Crisis can equal opportunity, especially with New York City undergoing a major leadership change, and new voices calling for a progressive reimagining of our schools and education. At the same time, the introduction of Common Core State Standards brings a new urgency to the work of improving Latino academic performance. Increased standards mean that Latino students will be confronting a challenging and changed academic environment.
The following pages contain the Latino CREAR Coalition’s top eight action priorities for improving Latino college access, retention and graduation. These recommendations are rooted in an understanding that achieving college readiness and success for Latinos will require a renewed collective effort, reliable funding and high-quality monitoring, and that many different adjustments, both large and small, must be made.
Establish a NYC College Readiness & Success Commission
Two-in-five Latino students do not finish high school and, of those who graduate, just 15 percent are deemed “college ready.” A NYC College Readiness & Success Commission must be charged to develop an action plan of legislative and budgetary reforms and investments that will increase rates of educational success for Latino and all students.
Strengthen Parent & Family Engagement
We expect parents to assist their children with homework and ensure their attendance, but do not recognize and support parents’ roles as primary educators. In order to close the Latino college readiness and success gap, we must revamp the way schools are reaching out and connecting with parents and families. To that end, it is vital that we expand parent-teacher nights to serve as community open houses, increase the role and training of parent coordinators, promote innovative home visit model programs, and enhance parent access to resources. Equally important, the NYC DOE must have the full support of the mayor and sufficient funding to close the breach between policy and practice.
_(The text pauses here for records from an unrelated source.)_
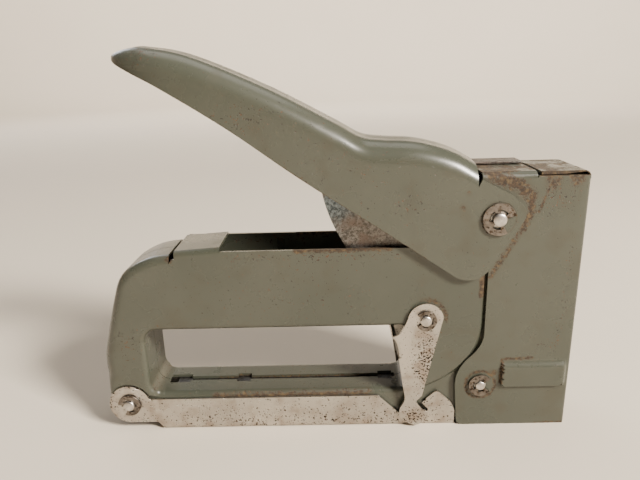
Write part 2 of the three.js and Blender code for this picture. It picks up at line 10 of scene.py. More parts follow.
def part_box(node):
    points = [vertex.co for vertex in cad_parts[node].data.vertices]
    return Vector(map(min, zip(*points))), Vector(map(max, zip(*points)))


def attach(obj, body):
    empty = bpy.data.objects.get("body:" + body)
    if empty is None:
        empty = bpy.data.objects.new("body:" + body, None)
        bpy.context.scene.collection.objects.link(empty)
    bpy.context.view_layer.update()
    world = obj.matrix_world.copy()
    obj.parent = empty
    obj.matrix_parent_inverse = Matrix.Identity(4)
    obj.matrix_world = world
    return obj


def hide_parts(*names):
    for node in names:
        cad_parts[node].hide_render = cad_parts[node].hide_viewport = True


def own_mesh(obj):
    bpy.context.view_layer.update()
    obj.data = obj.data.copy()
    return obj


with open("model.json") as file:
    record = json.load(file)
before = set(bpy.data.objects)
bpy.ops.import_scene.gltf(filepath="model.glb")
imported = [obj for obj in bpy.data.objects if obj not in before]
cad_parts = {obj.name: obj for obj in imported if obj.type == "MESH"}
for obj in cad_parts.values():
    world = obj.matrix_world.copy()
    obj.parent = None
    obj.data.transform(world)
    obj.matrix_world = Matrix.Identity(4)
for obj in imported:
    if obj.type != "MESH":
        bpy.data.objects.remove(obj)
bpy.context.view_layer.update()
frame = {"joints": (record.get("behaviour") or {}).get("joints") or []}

MM = 0.001


# ---- places, from the frame ----
def joint_place(name):
    found = next(j for j in frame["joints"] if j["name"] == name)
    return found["pos_m"][0] / MM, found["pos_m"][2] / MM


def middle(node):
    low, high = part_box(node)
    return [(a + b) / 2 / MM for a, b in zip(low, high)]


def edges_of(node):
    low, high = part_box(node)
    return [v / MM for v in low], [v / MM for v in high]


LEVER = joint_place("lever_hinge")
LATCH = joint_place("latch_swing")
HINGE = joint_place("track_swing")
NOSE_PIN = middle("nose_pin")[0], middle("nose_pin")[2]
NOSE_HIGH = edges_of("nose_shell")[1]
NOSE_X, TAIL_X = NOSE_HIGH[0], edges_of("right_body_shell")[0][0]
BODY_TOP = 78.0
BODY_RECESS = 1.4    # how far the lower part of each side is pressed in

# half widths over the outside of each pressing, and the sheet each is made from
BODY_OUT, NOSE_OUT = 12.9, 13.3
TRACK_OUT, LATCH_OUT, HANDLE_OUT, INSERT_OUT = (
    -edges_of(node)[0][1] for node in ("magazine_track", "latch", "handle_shell", "lever_insert"))
SHEET = dict(body=1.2, nose=1.2, cap=1.3, plate=1.0, track=1.1, latch=1.2, handle=1.3, insert=1.4)
SEAM = 0.15          # what each body side stops short of the middle
PROBE = 40           # how far out a sheet is looked at to tell its outer face

LOOP = dict(x0=TAIL_X + 18, x1=NOSE_X - 64, z0=16.3, z1=45.4, r=5)


# ---- outlines ----
def line(a, b):
    return [a, b]


def arc(cx, cz, r, start, end, steps=10):
    angles = (start + (end - start) * i / steps for i in range(steps + 1))
    return [(cx + r * cos(a), cz + r * sin(a)) for a in angles]


def bow(a, b, c, steps=10):
    """A curve from a to c that bends towards b."""
    return [tuple((1 - t) ** 2 * p + 2 * t * (1 - t) * q + t * t * s for p, q, s in zip(a, b, c))
            for t in (i / steps for i in range(steps + 1))]


def smooth(points, steps=8):
    """A smooth curve through the points."""
    out = []
    for i in range(len(points) - 1):
        p0, p1 = points[max(i - 1, 0)], points[i]
        p2, p3 = points[i + 1], points[min(i + 2, len(points) - 1)]
        for s in range(steps):
            t = s / steps
            out.append(tuple(
                0.5 * (2 * b + (c - a) * t + (2 * a - 5 * b + 4 * c - d) * t * t
                       + (3 * b - a - 3 * c + d) * t ** 3)
                for a, b, c, d in zip(p0, p1, p2, p3)))
    return out + [points[-1]]


def even(points, gap):
    """The same line with points no more than a gap apart."""
    out = [points[0]]
    for a, b in zip(points, points[1:]):
        count = max(1, int(hypot(b[0] - a[0], b[1] - a[1]) / gap + 0.999))
        out += [(a[0] + (b[0] - a[0]) * i / count, a[1] + (b[1] - a[1]) * i / count)
                for i in range(1, count + 1)]
    return out


def inside(point, ring):
    """Whether a point is within a closed outline."""
    x, z = point
    odd = False
    for (x1, z1), (x2, z2) in zip(ring, ring[1:] + ring[:1]):
        if (z1 > z) != (z2 > z) and x < x1 + (z - z1) * (x2 - x1) / (z2 - z1):
            odd = not odd
    return odd


def distance(point, path):
    """How far a point is from an open line."""
    best = 1e9
    px, pz = point
    for (x1, z1), (x2, z2) in zip(path, path[1:]):
        dx, dz = x2 - x1, z2 - z1
        t = max(0, min(1, ((px - x1) * dx + (pz - z1) * dz) / (dx * dx + dz * dz + 1e-12)))
        best = min(best, hypot(px - x1 - t * dx, pz - z1 - t * dz))
    return best


def step(t):
    """An eased step from 0 to 1."""
    t = max(0.0, min(1.0, t))
    return t * t * (3 - 2 * t)


# ---- pressed sheet metal ----
def run(points, radius=0.0, depth=0.0, gap=1.5, radius_end=None):
    """A stretch of an outline, with the flange that turns in there: its bend radius and depth."""
    points = even(points, gap)
    last = radius if radius_end is None else radius_end
    n = max(1, len(points) - 1)
    return [(p, radius + (last - radius) * i / n, depth) for i, p in enumerate(points)]


def same_point(a, b):
    return hypot(a[0][0] - b[0][0], a[0][1] - b[0][1]) < 1e-4 and a[1:] == b[1:]


def ring_of(runs):
    """The runs joined into one closed outline, each shared point kept once."""
    ring = []
    for item in (item for part in runs for item in part):
        if not ring or not same_point(item, ring[-1]):
            ring.append(item)
    while same_point(ring[0], ring[-1]):
        ring.pop()
    return ring


def way_from(ring, i, turn):
    """The outline's direction at a point, taken from the next place that differs."""
    (x, z), count = ring[i][0], len(ring)
    for k in range(1, count):
        other = ring[(i + turn * k) % count][0]
        dx, dz = turn * (other[0] - x), turn * (other[1] - z)
        if hypot(dx, dz) > 1e-4:
            return dx / hypot(dx, dz), dz / hypot(dx, dz)


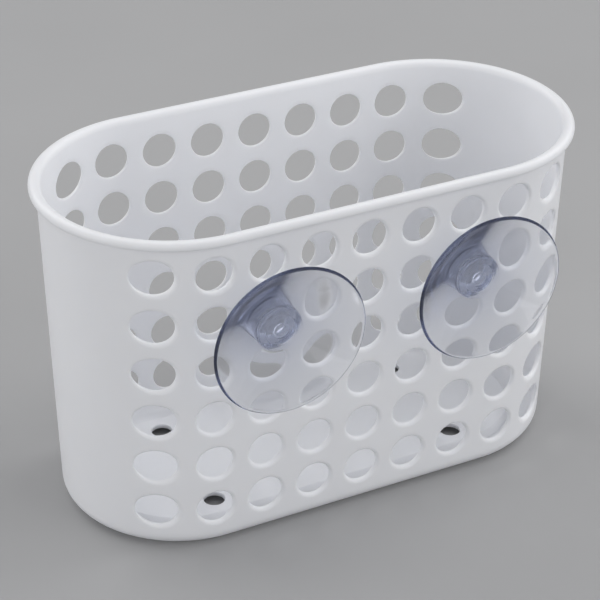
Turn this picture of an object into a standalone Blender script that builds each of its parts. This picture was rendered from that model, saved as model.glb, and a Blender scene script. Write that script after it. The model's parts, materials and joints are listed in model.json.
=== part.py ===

Forge Relationships Between Latino-Serving Community-Based Organizations (CBOs) and Schools
CBOs provide critically needed services and programs,including academic tutoring, leadership development, social and economic opportunities, arts and culture, fitness training and more. Building Community Schools, Beacon Programs and After School Programs with CBO partners will provide students and their parents with an integrated set of services including academic, health, workforce, immigration, nutrition and family assistance. Hiring a Senior Operations and Community Manager in every school will be instrumental in helping schools forge relationships with CBOs and achieve much greater community and parental involvement.
Demand Excellence in English Language Learner (ELL) Programs
The lack of certified ELL teachers, appropriate educational assessments and high-quality programs continue to undermine the education of ELL students in NYC. To address this, we must expand bilingual teacher recruitment, improve the curricula of the schools of education that prepare teachers and create an ELL parent academy. We also need to significantly increase the range of high-quality ELL programs in NYC, including dual language, transitional bilingual and English as a Second Language (ESL).
Make College Accessible Regardless of Immigration Status
Despite attending city schools from kindergarten through 12th grade, New York’s undocumented students are left in limbo after graduating high school, ineligible to receive federal and state tuition assistance, scholarships, grants or loans. Championing the passage of the NYS Dream Act, pushing for progressive tax reforms and making targeted investments to increase the number of guidance counselors will go a long way towards making the dream of a higher education a greater possibility for our immigrant students.
Support Educators’ Need for Professional Development
Teachers play a critical role in our children’s education. In order to improve educational outcomes for Latinos and all students, teachers must have the tools they need to be their most effective. That includes smaller class sizes and continuous professional development opportunities. We must also invest in recruiting and developing highly qualified Latino bilingual teachers to ensure our teaching force reflects the diversity of New York City.
Support NYC Department of Education (DOE) and City University of New York (CUNY) Curricula Alignment
The twin urgencies of the remediation crisis and the implementation of the more demanding Common Core State Standards require high- level attention and support from the mayor’s office. The Latino CREAR Coalition recommends that the mayor support efforts among DOE and CUNY staff to align curricula and to make culturally-relevant curricula available throughout NYC’s education system.
Fund College Persistence and Completion Programs
College persistence and completion programs such as CUNY’s Accelerated Study in Associate Programs (ASAP) and HF/CUNY’s innovative CREAR Futuros initiative help provide much-needed support systems for our academically at-risk students, including peer mentoring, comprehensive advisement, tutoring, financial aid, and social services.
It is our hope that this document will inform the priorities and decisions of the city’s political and educational leadership in the months and years ahead. Closing the Latino college gap is within our reach if we have a common vision, a common path, and a long-term focused commitment. We know that the investments we make to improve Latino college access, retention and graduation will positively touch every aspect of our community and help build a stronger New York City.